Joel Shapiro (born 1941) received a B.A. and M.A. from New York University (1964, 1969). Since his first solo exhibition in 1970, Shapiro’s work has been the subject of over 100 one-person shows and retrospectives including: Joel Shapiro: Sculpture and Drawing at The Whitechapel Art Gallery, London that later traveled to the Museum Haus Lange, Krefeld, Germany and the Moderna Museet, Stockholm (1980); Joel Shapiro organized by The Whitney Museum of American Art, New York with subsequent venues at the Dallas Museum of Fine Arts, the Art Gallery of Ontario, Toronto and San Diego Museum of Contemporary Art (1982-84); Joel Shapiro at the Stedelijk Museum, Amsterdam and later exhibited at the Kunsthaus Düsseldorf and the Staatliche Kunsthalle, Baden-Baden, Germany (1985-86); Joel Shapiro organized by IVAM Centro Julio Gonzalez, Valencia, that later traveled to the Louisiana Museum of Modern Art, Denmark, the Kunsthalle Zurich and the Musee des Beaux-Arts, Calais, France (1990-91). The Walker Art Center, Minneapolis and The Nelson-Atkins Museum of Art, Kansas City co-organized and exhibited Joel Shapiro: Outdoors, the first major outdoor exhibition of the artist’s bronzes (1995-96), and in 1999 the American Academy in Rome mounted Joel Shapiro: Roma, an installation of Shapiro’s sculpture at the Academy and around the city. The Yorkshire Sculpture Park, Wakefield, Yorkshire, England exhibited Joel Shapiro: Sculptures 1974-1999 shortly thereafter (1999-2000). Most recently, Shapiro’s sculpture was on view at the Spoleto Festival USA, Charleston, which then traveled to the McNay Art Museum, San Antonio and the Denver Art Museum (2000-01). In the summer and autumn of 2001, Shapiro’s work was on view at The Iris and B. Gerald Cantor Roof Garden, Metropolitan Museum of Art.

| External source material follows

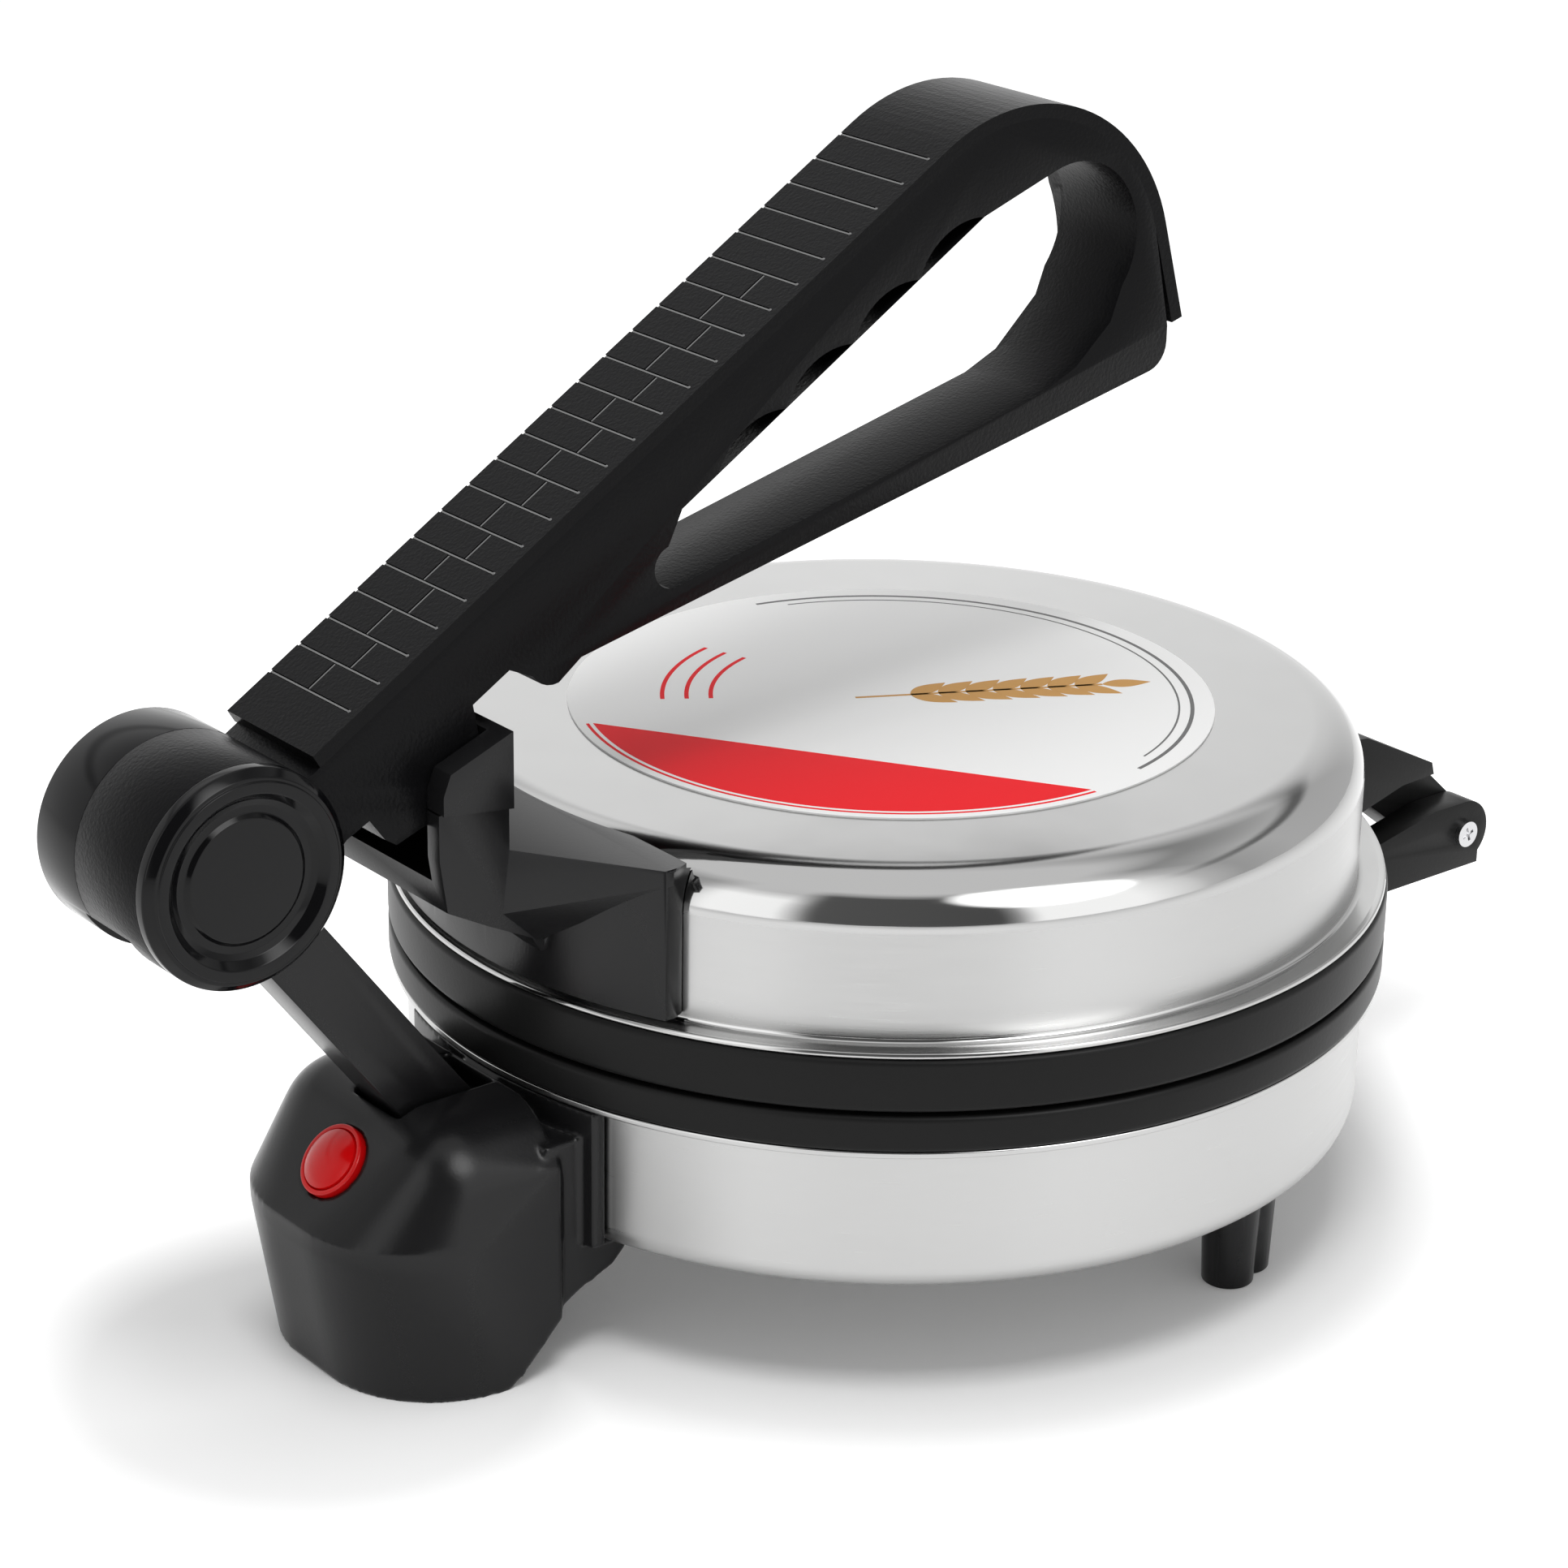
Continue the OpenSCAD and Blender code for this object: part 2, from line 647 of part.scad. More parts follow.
// Long screw that is the hinge's pin, headed on the right and nutted on the left
module hinge_pin() {
    color(zinc) in_place() difference() {
        union() {
            bar_x(hinge_pin_r, 2 * hinge_hw + 1, hinge_y, hinge_z);
            bar_x(hinge_pin_r + 0.6, 1.6, hinge_y, hinge_z, hinge_hw + 0.8);
            bar_x(5, 3, hinge_y, hinge_z, -hinge_hw - 1.5);
        }
        translate([hinge_hw + 1, hinge_y, hinge_z]) for (a = [20, 110]) rotate([a, 0, 0])
            translate([0, -2, -0.4]) cube([3, 4, 0.8]);
    }
}

// Outside of the lid cover, grown by g, as a closed half section
module lid_half(g) {
    square_h = lid_h - lid_shoulder_h;
    translate([0, up_top]) square([lid_r + g, square_h]);
    translate([0, up_top]) square([lid_flat_r, lid_h + g]);
    polygon(concat([[0, up_top + square_h]], [for (i = [0:16])
        [lid_flat_r + (shoulder_w + g) * cos(i * 90 / 16),
            up_top + square_h + (lid_shoulder_h + g) * sin(i * 90 / 16)]]));
}

module lid_cover() {
    color(steel) in_place() difference() {
        rotate_extrude($fn = 180) difference() {
            union() {
                lid_half(0);
                translate([0, up_top]) square([ring_r - 1.5, sheet]);
                translate([ring_r - 1.5, up_top + 0.75]) circle(0.75, $fn = 24);
            }
            translate([0, up_top - 0.01]) square([lid_r - sheet, lid_h - lid_shoulder_h + 0.01]);
            lid_half(-sheet);
            translate([0, up_top - 5]) square([ring_r, 5]);
        }
        lid_bracket_places() wall_hole(side_screw_r + 0.2);
        lid_hinge_places() wall_hole(side_screw_r + 0.2);
    }
}

module lid_ring() {
    color(black) in_place() difference() {
        translate([0, 0, up_z]) rotate_extrude($fn = 180) union() {
            ring_section(up_ring_h, up_back - up_z);
            translate([ring_in, up_ring_h - 1]) square([lid_r - sheet - seat_gap - ring_in, 5]);
        }
        around(plate_screw_r, plate_screws, 45) translate([0, 0, up_z])
            cylinder(r = plate_screw_shank + 0.2, h = 20, $fn = 32);
        lid_bracket_places() wall_hole(5);
        lid_hinge_places() wall_hole(5);
    }
}

module upper_plate() {
    color(alloy) in_place() translate([0, 0, up_face]) mirror([0, 0, 1]) plate();
}

module upper_heater() {
    color([0.3, 0.3, 0.32]) in_place() translate([0, 0, up_back + tube_r + heater_z_gap])
        mirror([0, 0, 1]) rotate(90) heater();
}

module upper_heater_clamp() {
    color(zinc) in_place() translate([0, 0, clamp_up_z]) heater_clamp();
}

module upper_thermostat() {
    color([0.9, 0.88, 0.8]) in_place() rotate(30) translate([thermo_x, 0, up_back]) mirror([0, 0, 1])
        thermostat();
}

module upper_plate_screws() {
    color(zinc) in_place() around(plate_screw_r, plate_screws, 45) translate([0, 0, up_back + ledge_t])
        screw(3, 2, plate_screw_shank, ledge_t + 2.6);
}

// Stud and flanged nut that hold the upper clamp to the plate's boss
module upper_clamp_nut() {
    color(zinc) in_place() translate([0, 0, up_back + 9]) union() {
        cylinder(r = boss_r + 3, h = 1.5);
        cylinder(r = 5.8, h = 6, $fn = 6);
        translate([0, 0, -8]) cylinder(r = centre_bolt_r, h = 9);
    }
}

badge_t = 0.4;
module lid_badge() {
    color([0.93, 0.93, 0.92]) in_place() translate([0, 0, lid_top])
        cylinder(r = badge_r, h = badge_t, $fn = 180);
}

// Front bracket: sloping shoulders on the lid and a tower with a slot for the handle
bracket_screw_x = 38;
bracket_screw_z = up_top + 11;
bracket_screw_a = asin(bracket_screw_x / lid_r);
module lid_bracket_places() {
    for (s = [-1, 1]) rotate(-90 + s * bracket_screw_a) translate([lid_r, 0, bracket_screw_z]) children();
}

wing_r = ring_r - 1.5;
wing_in_r = lid_r + 0.3;
wing_a = 26.5;
wing_low_z = up_top + 3;
wing_top_z = lid_top - 0.2;
wing_back_y = -lid_flat_r - 5.5;
nose_hw = 22;
slot_hw = handle_w / 2 + 0.4;
slot_r = 24.6;
tower_y = pivot_y + 10;
tower_front = pivot_y - 9;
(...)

Shapiro has been honored with numerous awards including: a Visual Art Fellowship from the National Endowment for the Arts (1975); the Brandeis University Creative Arts Award (1984); the Skowhegan Medal for Sculpture (1986); the Award of Merit Medal for Sculpture given by the American Academy and Institute of Arts and Letters, NY; and, election to the Swedish Royal Academy of Art. In 1998 Shapiro became a member of the American Academy of Arts and Letters, NY. In addition, Shapiro’s work has regularly been exhibited in prestigious group exhibitions such as the Whitney Biennial, NY (1977, 1979, 1981, 1989), Documenta in Kassel, Germany (1977, 1982), and the Venice Biennale (1980).

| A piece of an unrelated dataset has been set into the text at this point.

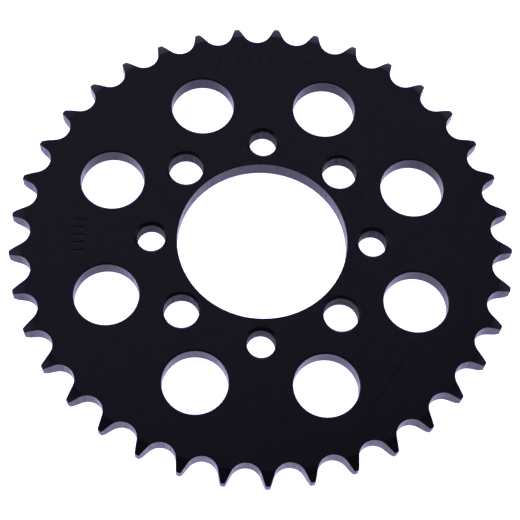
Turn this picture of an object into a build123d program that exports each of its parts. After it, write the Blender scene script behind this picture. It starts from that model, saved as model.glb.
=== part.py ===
from build123d import *
from math import asin, cos, hypot, radians, sin, sqrt, tan
import os

# Rear sprocket of a motorcycle: one steel plate, turned, bored, drilled and toothed.
# It lies flat. The origin is the bore's centre on the mounting face, which is at Z = 0,
# +Z is the axle, and the outer face is at Z = PLATE_THICKNESS. Sizes are in millimetres.

# Chain: 525 size
CHAIN_PITCH = 15.875
ROLLER_DIAMETER = 10.16
TOOTH_COUNT = 37

# Plate, before its teeth are cut. The rim's outer face falls away in a long arc, which leads
# the chain on, and its mounting face has a short straight bevel.
PLATE_THICKNESS = 7.4
TIP_RADIUS = 96.5
OUTER_BEVEL_START_RADIUS = 91.4
OUTER_BEVEL_START_ANGLE = 14.0
OUTER_BEVEL_ARC_RADIUS = 16.0
INNER_BEVEL_START_RADIUS = 95.0
INNER_BEVEL_ANGLE = 34.0

# Tooth form
GULLET_RADIUS = 5.9
FLANK_ANGLE = 24.4
TIP_CORNER_RADIUS = 0.6
FIRST_TOOTH_ANGLE = -0.64

# Holes: radius of each hole and of the circle that its centres lie on. The bore is sharp-edged.
BORE_RADIUS = 32.6
BOLT_CIRCLE_RADIUS = 42.4
SMALL_BOLT_HOLE_RADIUS = 5.4
LARGE_BOLT_HOLE_RADIUS = 6.7
LIGHTENING_CIRCLE_RADIUS = 63.1
LIGHTENING_HOLE_RADIUS = 12.3
SMALL_BOLT_HOLE_EDGE_BREAK = 1.1
LARGE_BOLT_HOLE_EDGE_BREAK = 0.8
LIGHTENING_HOLE_EDGE_BREAK = 0.4
INNER_EDGE_BREAK = 0.3
BOLT_HOLES_PER_SIZE = 4
LIGHTENING_HOLES = 8

# Plain engraved strokes on the outer face: a long row near the top and a short one at the left.
# For each row: how many strokes, the circle they stand on, and the angles of middle and step.
STROKE_ROWS = ((10, 79.6, 89.5, 2.9), (5, 70.0, 180.0, 2.6))
STROKE_LENGTH = 4.4
STROKE_WIDTH = 1.0
STROKE_DEPTH = 0.15

# How far the cutters run past the plate
CUTTER_OVERRUN = 1.0

tooth_step = 360 / TOOTH_COUNT
pitch_radius = CHAIN_PITCH / 2 / sin(radians(tooth_step / 2))
root_radius = pitch_radius - ROLLER_DIAMETER / 2
gullet_centre_radius = root_radius + GULLET_RADIUS


def on_gullet(tangential, radial, gullet_angle):
    """A point given along and across a gullet's own centre line, in the plate's frame."""
    turn = radians(gullet_angle)
    return (
        radial * cos(turn) - tangential * sin(turn),
        radial * sin(turn) + tangential * cos(turn),
    )


def flank_and_corner():
    """One flank of a gullet, as points along and across the gullet's centre line.

    The straight flank is tangent to the gullet's arc. A small arc of TIP_CORNER_RADIUS is
    tangent to the flank and to the tip circle. Returns where the flank starts and ends,
    the middle of the small arc, and where the tip circle takes over.
    """
    lean = radians(FLANK_ANGLE)
    start = (GULLET_RADIUS * cos(lean), gullet_centre_radius - GULLET_RADIUS * sin(lean))
    along = (sin(lean), cos(lean))
    into_tooth = (cos(lean), -sin(lean))
    # The small arc's centre is a corner radius off the flank and off the tip circle.
    base = (
        start[0] + TIP_CORNER_RADIUS * into_tooth[0],
        start[1] + TIP_CORNER_RADIUS * into_tooth[1],
    )
    centre_radius = TIP_RADIUS - TIP_CORNER_RADIUS
    half_b = base[0] * along[0] + base[1] * along[1]
    free_term = base[0] ** 2 + base[1] ** 2 - centre_radius**2
    run = -half_b + sqrt(half_b**2 - free_term)
    centre = (base[0] + run * along[0], base[1] + run * along[1])
    flank_end = (
        centre[0] - TIP_CORNER_RADIUS * into_tooth[0],
        centre[1] - TIP_CORNER_RADIUS * into_tooth[1],
    )
    outward = (centre[0] / centre_radius, centre[1] / centre_radius)
    tip_start = (TIP_RADIUS * outward[0], TIP_RADIUS * outward[1])
    between = (outward[0] - into_tooth[0], outward[1] - into_tooth[1])
    between_length = hypot(*between)
    corner_middle = (
        centre[0] + TIP_CORNER_RADIUS * between[0] / between_length,
        centre[1] + TIP_CORNER_RADIUS * between[1] / between_length,
    )
    return start, flank_end, corner_middle, tip_start


def tooth_outline():
    """The face bounded by all the gullets, flanks and tips."""
    start, flank_end, corner_middle, tip_start = flank_and_corner()
    edges = []
    for tooth in range(TOOTH_COUNT):
        tooth_angle = FIRST_TOOTH_ANGLE + tooth * tooth_step
        gullet_angle = tooth_angle + tooth_step / 2
        next_gullet_angle = gullet_angle + tooth_step

        def here(point, side):
            return on_gullet(side * point[0], point[1], gullet_angle)

        gullet_bottom = on_gullet(0, root_radius, gullet_angle)
        edges.append(ThreePointArc(here(start, -1), gullet_bottom, here(start, 1)))
        for side in (-1, 1):
            edges.append(Line(here(start, side), here(flank_end, side)))
            edges.append(
                ThreePointArc(here(flank_end, side), here(corner_middle, side), here(tip_start, side))
            )
        tip_middle = on_gullet(0, TIP_RADIUS, gullet_angle + tooth_step / 2)
        next_tip = on_gullet(-tip_start[0], tip_start[1], next_gullet_angle)
        edges.append(ThreePointArc(here(tip_start, 1), tip_middle, next_tip))
    return make_face(edges)


def turned(section):
    """A solid of revolution about the axle, from (radius, height) corners."""
    profile = make_face(Plane.XZ * Polyline(*section, close=True))
    return revolve(profile, Axis.Z)


def on_outer_bevel(angle):
    """The point of the outer bevel's arc where its surface leans by an angle in radians."""
    start_angle = radians(OUTER_BEVEL_START_ANGLE)
    return (
        OUTER_BEVEL_START_RADIUS + OUTER_BEVEL_ARC_RADIUS * (sin(angle) - sin(start_angle)),
        PLATE_THICKNESS + OUTER_BEVEL_ARC_RADIUS * (cos(angle) - cos(start_angle)),
    )


def bevelled_blank():
    """The turned disc with both of its rim's bevels, run a little past the tip circle."""
    rim_radius = TIP_RADIUS + CUTTER_OVERRUN
    start_angle = radians(OUTER_BEVEL_START_ANGLE)
    arc_span = (rim_radius - OUTER_BEVEL_START_RADIUS) / OUTER_BEVEL_ARC_RADIUS
    end_angle = asin(arc_span + sin(start_angle))
    arc_start = on_outer_bevel(start_angle)
    arc_middle = on_outer_bevel((start_angle + end_angle) / 2)
    arc_end = on_outer_bevel(end_angle)
    inner_height = tan(radians(INNER_BEVEL_ANGLE)) * (rim_radius - INNER_BEVEL_START_RADIUS)
    corners = [
        arc_start,
        (0, PLATE_THICKNESS),
        (0, 0),
        (INNER_BEVEL_START_RADIUS, 0),
        (rim_radius, inner_height),
        arc_end,
    ]
    section = [ThreePointArc(arc_start, arc_middle, arc_end), Polyline(*corners)]
    profile = make_face([Plane.XZ * edge for edge in section])
    return revolve(profile, Axis.Z)


def bore_cutter():
    """The plain bore, which the wheel carrier's spigot centres."""
    return turned(
        [
            (0, -CUTTER_OVERRUN),
            (BORE_RADIUS, -CUTTER_OVERRUN),
            (BORE_RADIUS, PLATE_THICKNESS + CUTTER_OVERRUN),
            (0, PLATE_THICKNESS + CUTTER_OVERRUN),
        ]
    )


def hole_cutter(radius, outer_edge_break):
    """A through-hole with a 45 degree edge break at both faces."""
    return turned(
        [
            (0, -CUTTER_OVERRUN),
            (radius + INNER_EDGE_BREAK + CUTTER_OVERRUN, -CUTTER_OVERRUN),
            (radius, INNER_EDGE_BREAK),
            (radius, PLATE_THICKNESS - outer_edge_break),
            (radius + outer_edge_break + CUTTER_OVERRUN, PLATE_THICKNESS + CUTTER_OVERRUN),
            (0, PLATE_THICKNESS + CUTTER_OVERRUN),
        ]
    )


def ring_of(cutter, circle_radius, count, first_angle):
    """Copies of one cutter, evenly spaced on a circle about the axle."""
    return [place * cutter for place in PolarLocations(circle_radius, count, first_angle)]


def row_of_strokes(count, circle_radius, middle_angle, step):
    """Round-ended slots, along the radius, that engrave one row of strokes."""
    slot = extrude(SlotOverall(STROKE_LENGTH, STROKE_WIDTH), STROKE_DEPTH + CUTTER_OVERRUN)
    first_angle = middle_angle - step * (count - 1) / 2
    return [
        Rot(0, 0, first_angle + index * step)
        * Pos(circle_radius, 0, PLATE_THICKNESS - STROKE_DEPTH)
        * slot
        for index in range(count)
    ]


def sprocket_plate():
    """The whole sprocket, which is one piece."""
    half_bolt_step = 180 / BOLT_HOLES_PER_SIZE
    half_lightening_step = 180 / LIGHTENING_HOLES
    small_bolt_hole = hole_cutter(SMALL_BOLT_HOLE_RADIUS, SMALL_BOLT_HOLE_EDGE_BREAK)
    large_bolt_hole = hole_cutter(LARGE_BOLT_HOLE_RADIUS, LARGE_BOLT_HOLE_EDGE_BREAK)
    lightening_hole = hole_cutter(LIGHTENING_HOLE_RADIUS, LIGHTENING_HOLE_EDGE_BREAK)
    cutters = [bore_cutter()]
    cutters += ring_of(small_bolt_hole, BOLT_CIRCLE_RADIUS, BOLT_HOLES_PER_SIZE, 0)
    cutters += ring_of(large_bolt_hole, BOLT_CIRCLE_RADIUS, BOLT_HOLES_PER_SIZE, half_bolt_step)
    cutters += ring_of(
        lightening_hole, LIGHTENING_CIRCLE_RADIUS, LIGHTENING_HOLES, half_lightening_step
    )
    for row in STROKE_ROWS:
        cutters += row_of_strokes(*row)
    plate = extrude(tooth_outline(), PLATE_THICKNESS) & bevelled_blank()
    for cutter in cutters:
        plate -= cutter
    return plate


os.makedirs("parts", exist_ok=True)
export_step(sprocket_plate(), "parts/sprocket_plate.step")
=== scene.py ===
"""Looks of a motorcycle's rear sprocket: one black-finished steel plate on a white studio floor.

Lengths are in metres and angles in degrees. The frame's origin is the bore's centre on the
mounting face, +Z is the axle, and the outer face looks up.
"""

import math

import bpy
from mathutils import Matrix, Vector


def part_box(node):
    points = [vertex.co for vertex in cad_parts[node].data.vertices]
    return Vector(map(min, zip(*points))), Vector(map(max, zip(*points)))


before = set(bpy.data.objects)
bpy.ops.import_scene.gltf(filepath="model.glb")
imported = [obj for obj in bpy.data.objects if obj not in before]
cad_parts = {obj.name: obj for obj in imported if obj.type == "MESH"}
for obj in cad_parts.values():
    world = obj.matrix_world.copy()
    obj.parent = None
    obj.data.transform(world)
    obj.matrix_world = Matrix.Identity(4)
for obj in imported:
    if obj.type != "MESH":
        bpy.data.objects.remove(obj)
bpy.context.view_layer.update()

PLATE = "sprocket_plate"
plate_low, plate_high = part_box(PLATE)

# Camera: a long lens that looks down steeply from the front, a little from the left
CAMERA_AZIMUTH = -4.55
CAMERA_ELEVATION = 65.41
CAMERA_ROLL = 5.56
CAMERA_DISTANCE = 0.572
CAMERA_LENS_MM = 104.25
SENSOR_WIDTH_MM = 36
CLIP_START = 0.01
CLIP_END = 100
AIM_X = -0.0008
AIM_Y = -0.00858

# Light. Everything that shines has the same lilac cast. The floor glows brighter than white, so
# it stays plain white to the camera while the walls of the holes mirror its cast. It lies just
# below the plate.
LIGHT_COLOR = (0.68, 0.62, 1.0)
FLOOR_SIZE = 12.0
FLOOR_GLOW = 2.0
FLOOR_DROP = 0.0002
FLOOR_COLOR = (0.9, 0.9, 0.9, 1)
FLOOR_ROUGHNESS = 0.9
AMBIENT_STRENGTH = 0.17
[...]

More than 20 commissions and publicly sited sculptures by Shapiro are located in major Asian, European and North American cities including works for the Cigna Corporation, Philadelphia (1983-84); Creative Artists Agency, Beverly Hills (1988-89); the Government Service Administration, Los Angeles (1988-90); the United States Holocaust Memorial Museum, Washington, DC (1993); Sony Plaza, New York (1994-95); Friedrichstadt Passagen, Berlin (1994-95); the Kansas City International Airport, (1994-96); the Israel Museum, Jerusalem (1996); Kanton of Aarau, Aarau, Switzerland (1997); the Embassy of the United States of America, Ottawa, Canada (1999); Köln Skulpture Park, Cologne (1999); the Museum of Fine Arts, Boston (1999); the National Gallery of Art Sculpture Garden, Washington, DC (1999); the University of Cincinnati (1999); Rockefeller University, New York (2000); the International Sculpture Collection, Rotterdam (2000); the Communaute de Communes de L’Agglomeration Orleanaise, Orléans (2001); the Embassy of the United States of America, Vienna, Austria (2001); The David and Alfred Smart Museum of Art, The University of Chicago (2002), Harvard Business School, Boston (2000-2003); and the Nasher Sculpture Center, Dallas (installed 2003). In 2006, The City of Des Moines will install a large-scale sculpture by the artist.
Joel Shapiro’s work can be found in over eighty public collections in the United States and abroad, including: the Albright-Knox Art Gallery, Buffalo; The Art Institute of Chicago; The Cleveland Museum of Art; the Dallas Museum of Art; the Des Moines Art Center; Hakone Open-Air Museum, Hakone-machi, Japan; the High Museum of Art, Atlanta; the Hirshhorn Museum and Sculpture Garden, Washington, DC; Israel Museum, Jerusalem; IVAM Centre Julio González, Valencia; Kiasma Museum of Contemporary Art, Helsinki; the Los Angeles County Museum of Art; Louisiana Museum of Modern Art, Humlebaek, Denmark; The Metropolitan Museum of Art, New York; the Modern Art Museum of Fort Worth; Moderna Museet, Stockholm; Musée national d’art moderne, Centre Georges Pompidou, Paris; The Museum of Modern Art, New York;; the National Gallery of Art, Washington, DC; the Nelson-Atkins Museum, Kansas City, MO; the Philadelphia Museum of Art; the Saint Louis Art Museum; Stedelijk Museum, Amsterdam; the Tate Gallery, London; the Walker Art Center, Minneapolis; and the Whitney Museum of American Art, New York, among others.
Joel Shapiro lives and works in New York.